For Heath and I, we’ve spent our winter in Alabama (working on our documentary, as you know) and oh boy, for being the south, it has been COLD.
We’ve weathered lots of below freezing nights, snow, tons and tons and tons of rain, and one night, our propane tank wouldn’t cooperate leaving us with no furnace and no way to cook. Thank God for slow cookers.
Like I said, winter is tough.
But one particular day last week took the cake for hands down just the worst day.
It started out like any other (i.e. below freezing outside). Heath woke up first and…actually I have no idea what he does when he wakes up. I’m never awake to see it. He probably curls up next to the heater with a blanket and cup of coffee. The overcast, chilly winter mornings are more than enough to keep me cozy in bed until Heath slowly coaxes me out of bed with a fresh cup of hot coffee, like a champ.
Everything went smoothly at first. Heath was sitting at the desk in the passenger seat while I sat at the booth working. We lost track of time and I tried to pack up some equipment so we could head out to meet our editor. I picked up the computer case and incidentally, instantly knocked Heath’s coffee mug off the dash, and onto the only floor space in our brand new Winnebago that is carpeted.
Heath and I quickly tried to clean up the mess, sparking a heated argument about the proper way to clean coffee out of carpet (I say dab, Heath says scrub).
I put the coffee mug in the sink and tried to continue getting us ready to leave for work. I got dressed, packed lunches, put the coffee grounds back in the cabinet.
When I closed the cabinet door, I heard a slight scrape, as if something fell or moved when I closed the door. I didn’t think much of it and turned to walk away. No sooner had I turned around then our clock fell over, knocking a full glass bottle of syrup off the shelf and into the sink, which happen to land directly on top of the glass mug I had just tossed in the sink seconds earlier. The weight of the syrup broke the mug and sent shards of glass in every direction.
The problem with breaking glass in the RV is that there is literally no safe place that won’t have shards of glass in it. My bare feet and I hid out in the booth while Heath cleaned up the mess (making us even more late to meet our editor).
After work at the end of the cold, cloudy, very long day, I crawled into bed.
Anyway, what’s that saying about how bad things come in threes?
Here came bad thing number three. Right when I was on the brink of peaceful sleep.
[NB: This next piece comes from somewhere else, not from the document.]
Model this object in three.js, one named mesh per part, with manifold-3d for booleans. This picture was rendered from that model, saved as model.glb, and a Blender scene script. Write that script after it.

A flash of light. A distinct pop crackle of what sounded like a small bolt of lightning or a distant firework.
Instinctively, I reached toward the small cubby next to our bed, ripping a cord out of the outlet.
On particularly cold nights, Heath and I use a small heater in our RV. It’s more like a heated fan, since there are no coils or anything. It keeps the bedroom warm so we don’t have to run the furnace all night. As far as heaters go, this type of heated fan is about as safe as they come. It sits on the floor next to my side of the bed, usually without incident.
But just before I fell asleep–fortunately–something shorted in the electrical cord creating an immediate flame.
I jolted out of bed, calling out Heath’s name to wake him up and flipping on the lights. (He was completely oblivious to this tiny explosion, in case you were wondering). There was a black burn mark on our linoleum floor. Fortunately there was nothing on the floor and no blankets hanging off the bed to catch fire. The cord I unplugged from the outlet was black and melted and well, no longer attached to the heater where it was supposed to be.
There’s really nothing like the possibility of catching on fire in the middle of the night to keep you up.
A spill, shattered glass, a small house fire. Just another day in the RV life.
Moral of the story: use lids, plastic everything, and space heaters will try to kill you.